## Dataset extract
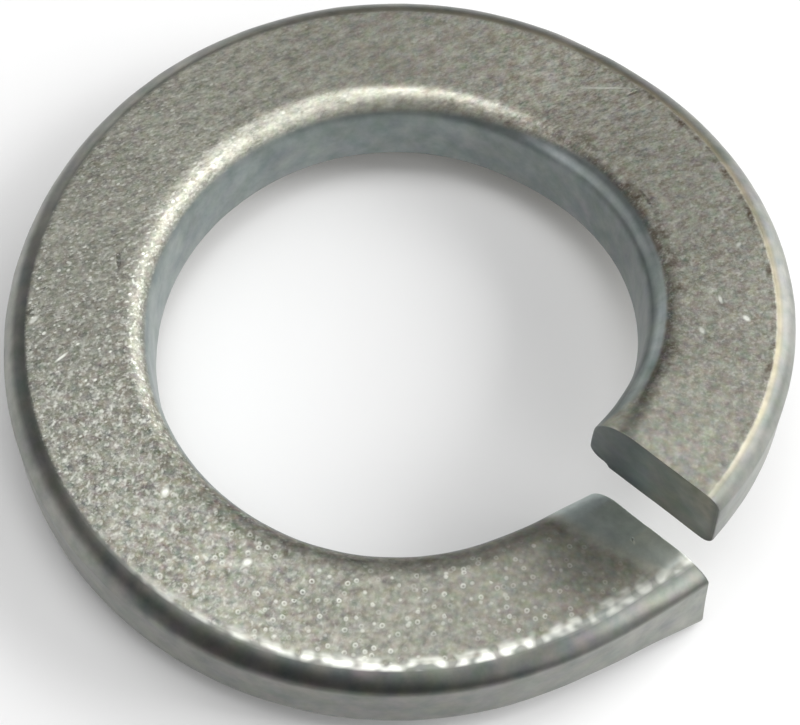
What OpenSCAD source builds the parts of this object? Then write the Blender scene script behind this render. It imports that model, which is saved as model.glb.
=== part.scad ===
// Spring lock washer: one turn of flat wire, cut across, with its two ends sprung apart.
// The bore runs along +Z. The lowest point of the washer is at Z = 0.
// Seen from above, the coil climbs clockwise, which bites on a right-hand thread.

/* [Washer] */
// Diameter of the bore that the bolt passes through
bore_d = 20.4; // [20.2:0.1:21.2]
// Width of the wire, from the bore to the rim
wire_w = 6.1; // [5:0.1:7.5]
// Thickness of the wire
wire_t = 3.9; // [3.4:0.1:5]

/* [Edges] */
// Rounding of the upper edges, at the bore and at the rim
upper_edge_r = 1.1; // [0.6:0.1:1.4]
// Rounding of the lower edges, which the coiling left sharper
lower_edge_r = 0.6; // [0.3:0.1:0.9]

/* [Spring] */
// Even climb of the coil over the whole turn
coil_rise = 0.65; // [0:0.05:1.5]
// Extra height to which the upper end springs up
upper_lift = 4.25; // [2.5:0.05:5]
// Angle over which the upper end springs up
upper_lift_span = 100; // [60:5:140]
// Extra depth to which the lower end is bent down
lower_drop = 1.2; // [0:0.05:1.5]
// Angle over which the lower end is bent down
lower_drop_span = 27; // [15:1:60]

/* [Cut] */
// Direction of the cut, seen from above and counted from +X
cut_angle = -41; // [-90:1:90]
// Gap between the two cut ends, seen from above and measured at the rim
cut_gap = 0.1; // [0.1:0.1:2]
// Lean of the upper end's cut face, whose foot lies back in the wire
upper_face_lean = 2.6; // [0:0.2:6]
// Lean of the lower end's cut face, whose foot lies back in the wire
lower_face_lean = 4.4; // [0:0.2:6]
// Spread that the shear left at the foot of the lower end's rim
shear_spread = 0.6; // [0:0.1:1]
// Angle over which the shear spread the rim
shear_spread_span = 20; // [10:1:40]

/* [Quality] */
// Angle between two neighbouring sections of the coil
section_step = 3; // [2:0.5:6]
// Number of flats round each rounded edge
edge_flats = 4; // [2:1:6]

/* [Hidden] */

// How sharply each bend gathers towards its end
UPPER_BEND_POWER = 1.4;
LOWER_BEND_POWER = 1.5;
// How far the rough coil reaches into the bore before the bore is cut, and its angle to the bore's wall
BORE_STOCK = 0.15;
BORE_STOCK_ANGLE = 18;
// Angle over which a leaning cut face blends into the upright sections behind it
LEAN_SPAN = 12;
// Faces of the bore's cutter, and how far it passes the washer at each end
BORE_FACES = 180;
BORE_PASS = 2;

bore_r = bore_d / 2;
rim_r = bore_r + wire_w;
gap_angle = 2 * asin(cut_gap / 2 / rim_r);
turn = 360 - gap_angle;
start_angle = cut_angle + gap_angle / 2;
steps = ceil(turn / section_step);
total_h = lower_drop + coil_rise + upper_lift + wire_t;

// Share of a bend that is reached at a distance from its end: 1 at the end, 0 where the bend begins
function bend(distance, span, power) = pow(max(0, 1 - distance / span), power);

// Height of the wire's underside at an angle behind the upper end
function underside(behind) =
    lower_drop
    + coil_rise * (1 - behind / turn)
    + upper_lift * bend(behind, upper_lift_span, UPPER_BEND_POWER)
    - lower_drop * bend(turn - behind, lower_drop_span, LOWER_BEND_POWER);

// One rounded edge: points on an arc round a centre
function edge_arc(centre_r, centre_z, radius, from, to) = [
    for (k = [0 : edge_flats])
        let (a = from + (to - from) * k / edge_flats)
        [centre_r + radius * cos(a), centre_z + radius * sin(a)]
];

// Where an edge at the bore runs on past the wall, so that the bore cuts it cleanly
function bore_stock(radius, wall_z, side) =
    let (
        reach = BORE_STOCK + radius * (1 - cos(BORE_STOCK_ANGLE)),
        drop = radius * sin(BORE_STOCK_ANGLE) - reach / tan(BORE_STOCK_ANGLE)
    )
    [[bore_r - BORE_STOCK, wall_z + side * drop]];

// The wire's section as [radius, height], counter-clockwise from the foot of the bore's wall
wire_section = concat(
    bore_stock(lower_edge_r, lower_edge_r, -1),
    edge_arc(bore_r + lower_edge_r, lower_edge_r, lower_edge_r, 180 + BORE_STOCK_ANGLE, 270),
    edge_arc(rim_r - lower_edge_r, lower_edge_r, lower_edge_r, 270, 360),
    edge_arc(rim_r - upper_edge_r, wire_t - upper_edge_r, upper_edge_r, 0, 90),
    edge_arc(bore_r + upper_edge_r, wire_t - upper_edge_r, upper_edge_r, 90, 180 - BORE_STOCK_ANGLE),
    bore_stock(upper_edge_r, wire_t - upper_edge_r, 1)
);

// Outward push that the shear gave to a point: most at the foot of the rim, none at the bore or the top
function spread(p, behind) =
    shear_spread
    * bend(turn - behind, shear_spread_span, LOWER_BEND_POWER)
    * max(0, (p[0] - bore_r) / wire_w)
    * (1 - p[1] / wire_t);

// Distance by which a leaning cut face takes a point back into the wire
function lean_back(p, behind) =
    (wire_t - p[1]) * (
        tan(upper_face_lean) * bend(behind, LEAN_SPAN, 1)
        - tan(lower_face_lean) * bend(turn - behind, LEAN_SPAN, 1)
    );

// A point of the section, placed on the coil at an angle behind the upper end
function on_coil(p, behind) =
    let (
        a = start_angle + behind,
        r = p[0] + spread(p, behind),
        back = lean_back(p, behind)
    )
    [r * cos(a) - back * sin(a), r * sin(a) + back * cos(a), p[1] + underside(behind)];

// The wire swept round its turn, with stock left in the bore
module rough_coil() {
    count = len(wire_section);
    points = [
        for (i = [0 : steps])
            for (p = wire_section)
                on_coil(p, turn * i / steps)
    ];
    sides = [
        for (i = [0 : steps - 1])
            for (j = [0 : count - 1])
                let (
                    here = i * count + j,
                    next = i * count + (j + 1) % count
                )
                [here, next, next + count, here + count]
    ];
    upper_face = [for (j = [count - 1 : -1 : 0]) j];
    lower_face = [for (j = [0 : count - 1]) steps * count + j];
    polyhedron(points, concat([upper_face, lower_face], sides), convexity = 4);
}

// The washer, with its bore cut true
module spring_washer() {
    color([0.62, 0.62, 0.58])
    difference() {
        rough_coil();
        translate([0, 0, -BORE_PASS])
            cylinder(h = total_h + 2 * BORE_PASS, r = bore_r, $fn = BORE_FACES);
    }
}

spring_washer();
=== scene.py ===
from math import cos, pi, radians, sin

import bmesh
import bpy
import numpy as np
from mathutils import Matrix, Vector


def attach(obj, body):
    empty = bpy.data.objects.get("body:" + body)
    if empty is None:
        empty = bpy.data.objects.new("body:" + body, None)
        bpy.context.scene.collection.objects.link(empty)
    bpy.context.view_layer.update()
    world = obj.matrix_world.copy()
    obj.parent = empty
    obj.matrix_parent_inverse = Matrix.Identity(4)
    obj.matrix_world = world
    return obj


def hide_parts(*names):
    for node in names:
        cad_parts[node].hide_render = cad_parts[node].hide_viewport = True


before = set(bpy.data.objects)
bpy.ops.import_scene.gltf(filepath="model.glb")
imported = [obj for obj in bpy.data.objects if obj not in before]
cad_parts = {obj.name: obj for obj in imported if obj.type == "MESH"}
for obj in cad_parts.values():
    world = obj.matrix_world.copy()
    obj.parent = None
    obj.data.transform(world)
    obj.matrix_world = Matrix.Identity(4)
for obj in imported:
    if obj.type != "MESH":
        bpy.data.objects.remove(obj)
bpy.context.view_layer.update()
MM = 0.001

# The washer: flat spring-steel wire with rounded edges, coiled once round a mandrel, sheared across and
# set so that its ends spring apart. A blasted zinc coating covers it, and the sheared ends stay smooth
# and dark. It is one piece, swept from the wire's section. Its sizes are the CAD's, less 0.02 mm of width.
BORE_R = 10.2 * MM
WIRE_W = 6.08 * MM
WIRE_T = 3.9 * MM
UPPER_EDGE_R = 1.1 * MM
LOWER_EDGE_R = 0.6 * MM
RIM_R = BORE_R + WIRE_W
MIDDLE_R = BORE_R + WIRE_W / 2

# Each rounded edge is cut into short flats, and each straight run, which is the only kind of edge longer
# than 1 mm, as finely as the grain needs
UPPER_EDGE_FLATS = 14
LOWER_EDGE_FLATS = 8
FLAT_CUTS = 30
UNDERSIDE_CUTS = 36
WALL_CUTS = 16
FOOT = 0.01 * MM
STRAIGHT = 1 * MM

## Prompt
Print, without alteration, the lines from the line with "bore cut true" to the line with "bpy.data.objects.remove(obj)". Include both of them, and omit every other line.

## Exercise output
// The washer, with its bore cut true
module spring_washer() {
    color([0.62, 0.62, 0.58])
    difference() {
        rough_coil();
        translate([0, 0, -BORE_PASS])
            cylinder(h = total_h + 2 * BORE_PASS, r = bore_r, $fn = BORE_FACES);
    }
}

spring_washer();
=== scene.py ===
from math import cos, pi, radians, sin

import bmesh
import bpy
import numpy as np
from mathutils import Matrix, Vector


def attach(obj, body):
    empty = bpy.data.objects.get("body:" + body)
    if empty is None:
        empty = bpy.data.objects.new("body:" + body, None)
        bpy.context.scene.collection.objects.link(empty)
    bpy.context.view_layer.update()
    world = obj.matrix_world.copy()
    obj.parent = empty
    obj.matrix_parent_inverse = Matrix.Identity(4)
    obj.matrix_world = world
    return obj


def hide_parts(*names):
    for node in names:
        cad_parts[node].hide_render = cad_parts[node].hide_viewport = True


before = set(bpy.data.objects)
bpy.ops.import_scene.gltf(filepath="model.glb")
imported = [obj for obj in bpy.data.objects if obj not in before]
cad_parts = {obj.name: obj for obj in imported if obj.type == "MESH"}
for obj in cad_parts.values():
    world = obj.matrix_world.copy()
    obj.parent = None
    obj.data.transform(world)
    obj.matrix_world = Matrix.Identity(4)
for obj in imported:
    if obj.type != "MESH":
        bpy.data.objects.remove(obj)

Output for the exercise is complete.